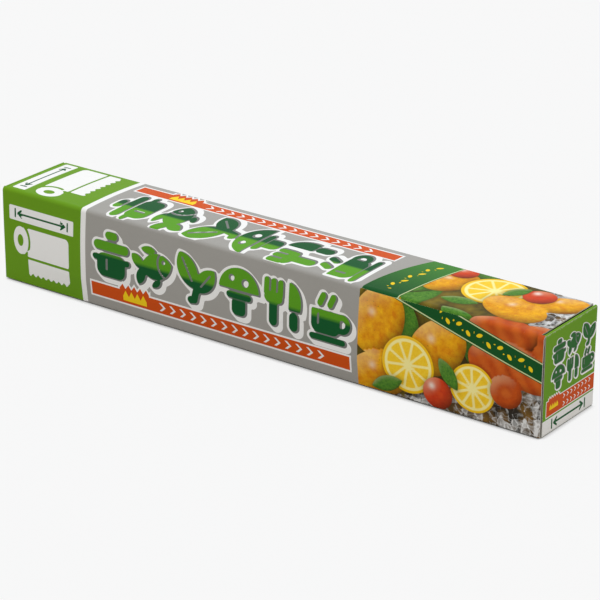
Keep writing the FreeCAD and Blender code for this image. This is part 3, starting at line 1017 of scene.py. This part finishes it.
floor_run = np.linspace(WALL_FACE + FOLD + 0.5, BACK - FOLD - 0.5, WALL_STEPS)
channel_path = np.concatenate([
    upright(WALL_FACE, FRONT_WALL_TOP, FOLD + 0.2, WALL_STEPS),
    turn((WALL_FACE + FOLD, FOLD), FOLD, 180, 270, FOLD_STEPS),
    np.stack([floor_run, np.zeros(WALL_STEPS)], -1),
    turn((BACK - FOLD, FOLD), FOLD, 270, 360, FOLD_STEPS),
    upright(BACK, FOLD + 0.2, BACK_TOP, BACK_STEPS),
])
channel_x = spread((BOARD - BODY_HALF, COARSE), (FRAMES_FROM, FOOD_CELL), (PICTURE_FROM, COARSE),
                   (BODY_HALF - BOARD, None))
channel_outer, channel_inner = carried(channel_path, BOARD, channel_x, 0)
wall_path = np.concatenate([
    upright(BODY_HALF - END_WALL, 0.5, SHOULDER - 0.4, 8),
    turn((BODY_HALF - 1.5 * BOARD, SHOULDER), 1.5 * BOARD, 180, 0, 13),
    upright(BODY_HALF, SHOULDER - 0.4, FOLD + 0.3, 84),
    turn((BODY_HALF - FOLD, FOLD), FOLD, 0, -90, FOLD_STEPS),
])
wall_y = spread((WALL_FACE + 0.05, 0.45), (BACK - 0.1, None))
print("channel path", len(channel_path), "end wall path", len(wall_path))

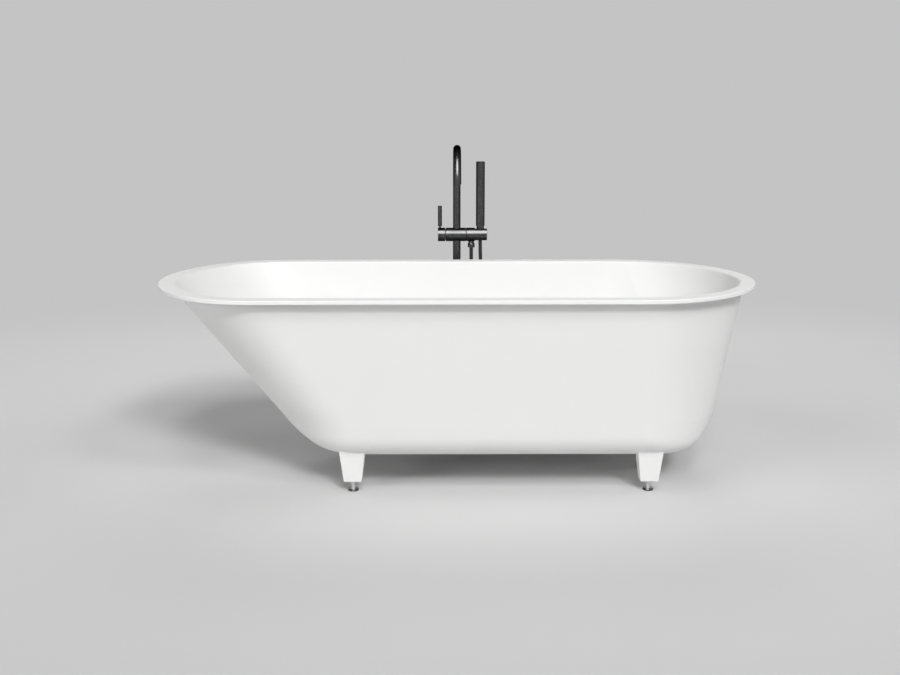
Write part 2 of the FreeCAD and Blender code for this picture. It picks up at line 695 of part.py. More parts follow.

* * * *

## Given task
Every entry should be output exactly as written, please.

## Final answer
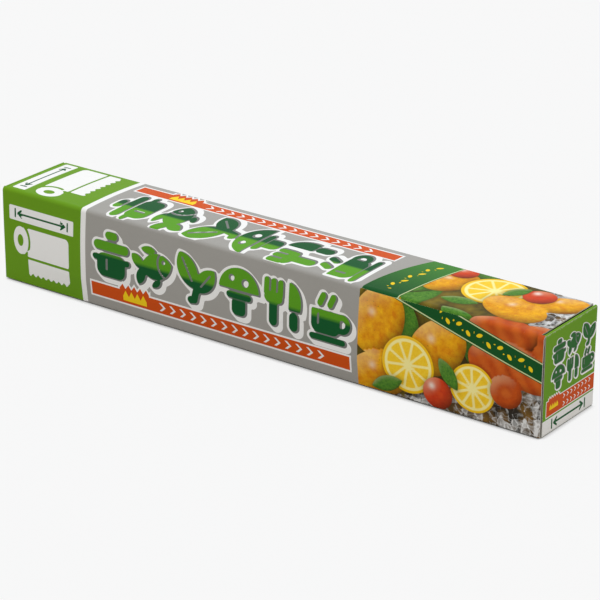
Keep writing the FreeCAD and Blender code for this image. This is part 3, starting at line 1017 of scene.py. This part finishes it.
floor_run = np.linspace(WALL_FACE + FOLD + 0.5, BACK - FOLD - 0.5, WALL_STEPS)
channel_path = np.concatenate([
    upright(WALL_FACE, FRONT_WALL_TOP, FOLD + 0.2, WALL_STEPS),
    turn((WALL_FACE + FOLD, FOLD), FOLD, 180, 270, FOLD_STEPS),
    np.stack([floor_run, np.zeros(WALL_STEPS)], -1),
    turn((BACK - FOLD, FOLD), FOLD, 270, 360, FOLD_STEPS),
    upright(BACK, FOLD + 0.2, BACK_TOP, BACK_STEPS),
])
channel_x = spread((BOARD - BODY_HALF, COARSE), (FRAMES_FROM, FOOD_CELL), (PICTURE_FROM, COARSE),
                   (BODY_HALF - BOARD, None))
channel_outer, channel_inner = carried(channel_path, BOARD, channel_x, 0)
wall_path = np.concatenate([
    upright(BODY_HALF - END_WALL, 0.5, SHOULDER - 0.4, 8),
    turn((BODY_HALF - 1.5 * BOARD, SHOULDER), 1.5 * BOARD, 180, 0, 13),
    upright(BODY_HALF, SHOULDER - 0.4, FOLD + 0.3, 84),
    turn((BODY_HALF - FOLD, FOLD), FOLD, 0, -90, FOLD_STEPS),
])
wall_y = spread((WALL_FACE + 0.05, 0.45), (BACK - 0.1, None))
print("channel path", len(channel_path), "end wall path", len(wall_path))

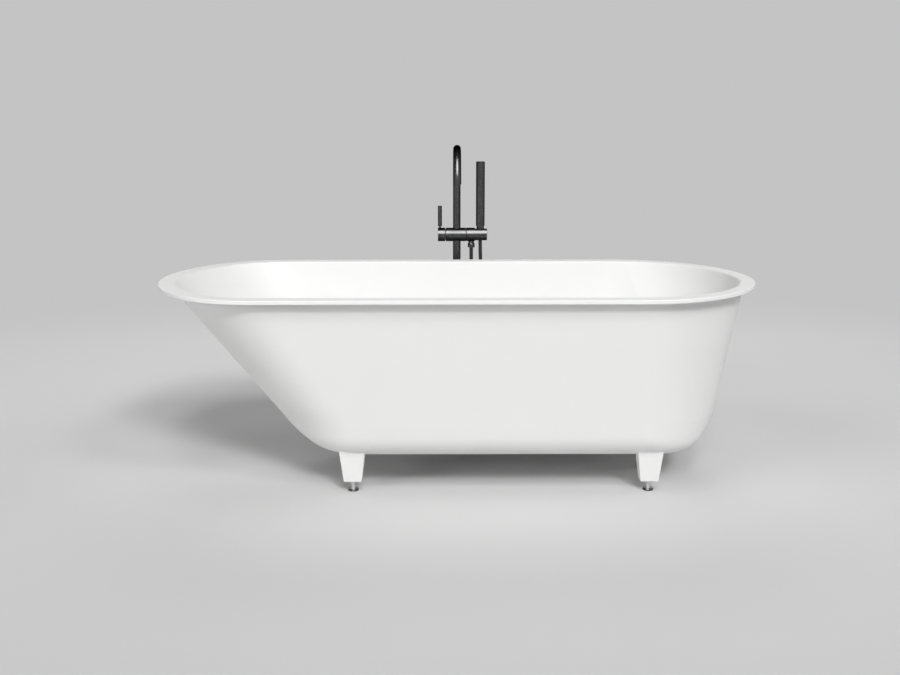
Write part 2 of the FreeCAD and Blender code for this picture. It picks up at line 695 of part.py. More parts follow.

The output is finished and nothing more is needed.